Up to this point we were working within the scope of a single project. However, in practice, we should separate our data source functionality into its own library and distribute it with our application, which we submit to the cluster using the spark-submit script.

One way of achieving this is to simply include the library in our application’s uberjar by specifying it as a compile dependency. This works with small or rarely reused libraries (we actually already did that with the Parboiled2 library).

Another way is to package it separately, making it a provided dependency (like we did with spark-sql) and sending it alongside our application:

spark-shell --jars example-library.jar,example-application.jar

spark-submit --jars example-jibrary.jar --class com.github.michalsenkyr.example.MainClass example-application.jar

Conclusion

Spark’s Dataframe and DataSet models were a great innovation in terms of performance but brought with them additional layers of (fully justified) complexity. Spark’s developers did their best to abstract from the internals and provide developers with the simplest way possible to extend the framework’s capabilities regarding the support of various data sources using the configurable relation and data source register API. Thanks to this, lots of developers were able to contribute their own implementations.

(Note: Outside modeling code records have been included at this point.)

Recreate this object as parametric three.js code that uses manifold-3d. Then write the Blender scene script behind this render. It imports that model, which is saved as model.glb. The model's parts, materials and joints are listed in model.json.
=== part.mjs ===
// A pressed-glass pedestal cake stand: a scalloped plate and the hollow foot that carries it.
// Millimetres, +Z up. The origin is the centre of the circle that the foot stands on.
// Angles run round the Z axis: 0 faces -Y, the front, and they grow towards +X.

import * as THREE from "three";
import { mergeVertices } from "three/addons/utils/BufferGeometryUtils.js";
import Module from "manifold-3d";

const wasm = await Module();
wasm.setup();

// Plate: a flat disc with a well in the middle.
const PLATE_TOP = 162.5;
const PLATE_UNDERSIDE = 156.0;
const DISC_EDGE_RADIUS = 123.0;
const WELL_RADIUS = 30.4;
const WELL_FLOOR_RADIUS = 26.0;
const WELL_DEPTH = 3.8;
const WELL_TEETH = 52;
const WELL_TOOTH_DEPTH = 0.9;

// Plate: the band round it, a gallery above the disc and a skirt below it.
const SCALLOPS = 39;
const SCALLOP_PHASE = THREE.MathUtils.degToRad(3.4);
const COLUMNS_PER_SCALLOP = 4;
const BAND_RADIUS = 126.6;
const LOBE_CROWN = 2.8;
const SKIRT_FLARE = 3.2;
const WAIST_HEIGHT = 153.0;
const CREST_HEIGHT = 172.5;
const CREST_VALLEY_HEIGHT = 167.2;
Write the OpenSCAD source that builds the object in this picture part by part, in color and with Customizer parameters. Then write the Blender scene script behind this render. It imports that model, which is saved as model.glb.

Parboiled2 provides a powerful and easy-to-use parser DSL leveraging Scala’s macro system. It takes some getting used to because of the stack-based mechanics and a syntax that differs quite a bit from the often used regular expressions but it doesn’t add too much in terms of verbosity and enables the framework to create extremely efficient parsing solutions suitable for highly-performant Spark applications.